Der Bezug auf Menschenrechte bietet neben einer rechtlichen auch eine ethisch-normative Grundlage für Diversity-Zugänge. Es geht um Anerkennung von Vielfalt und Würde jedes Einzelnen, um Gleichwertigkeit und Gleichberechtigung, um Nichtdiskriminierung und Prävention von Gewalt. Bildung kommt die Aufgabe zu, Menschenrechte zu fördern und lebendig werden zu lassen, z. B. das Recht auf sexuelle Selbstbestimmung. Zweifelsohne mag die Kenntnis der Yogyakarta-Prinzipien, in denen 2007 eine internationale Gruppe von Rechtsexpert_innen die Menschenrechte in Bezug auf Lesben, Schwule, Bisexuelle und Trans*-Personen ausbuchstabiert hat, förderlich wirken für eine anerkennende Haltung gegenüber gelebter Vielfalt.
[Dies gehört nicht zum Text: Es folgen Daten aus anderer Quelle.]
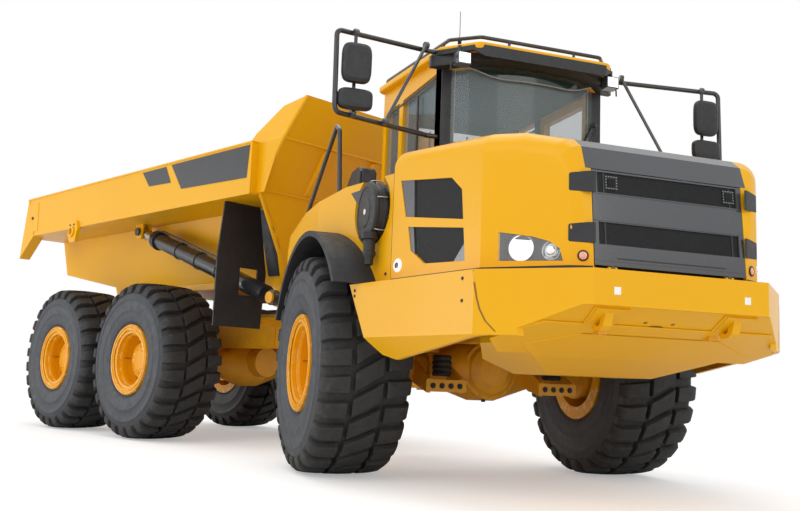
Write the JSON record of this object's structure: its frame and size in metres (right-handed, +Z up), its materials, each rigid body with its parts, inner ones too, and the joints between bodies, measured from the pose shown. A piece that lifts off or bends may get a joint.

Praxisforschungsprojekt VieL*Bar
Im IFAF-geförderten Praxisforschungsprojekt VieL*Bar beschäftigen wir uns mit Bildungsarbeit, die dem Ziel folgt, vielfältige geschlechtliche und sexuelle Lebensweisen zum selbstverständlichen Horizont der Lebensgestaltung werden zu lassen. Nicht zuletzt aufgrund einiger Beobachtungen im Forschungsfeld fragen wir uns, inwiefern es dabei sinnvoll ist, einen dezidiert menschenrechtsorientierten Ansatz als primären Zugang zu wählen. Inwiefern lernen Kinder und Jugendliche vielfältige geschlechtliche und sexuelle Lebensweisen dann nicht von Anfang an als über potenzielle Diskriminierung gekennzeichnet kennen? Und inwiefern laufen solche Zugänge weiter Gefahr, die der vorherrschenden Ordnung heterosexueller Zweigeschlechtlichkeit zugrunde liegenden Differenzen und Logiken – wie die binären Unterscheidungen in Frau–Mann, homo–hetero, cis und trans*, Norm(alität) und Abweichung – eher bestätigend aufzurufen statt sie auf altersangemessene Weise machtkritisch zu reflektieren?
Vielfältige Lebensweisen
Themen werden über Zugänge konstituiert. Wie kann der in den Menschenrechten eingelassene Sinn sexueller Selbstbestimmung nicht nur im Verhältnis der Menschen zueinander – Freiheit von: Diskriminierung –, sondern gerade auch im Verhältnis der Einzelnen zu sich selbst – Freiheit zu: vielfältigen Lebensweisen – lebendig gemacht werden, ohne dieser von vornherein die vorherrschende Struktur von Norm und Abweichung zu unterlegen?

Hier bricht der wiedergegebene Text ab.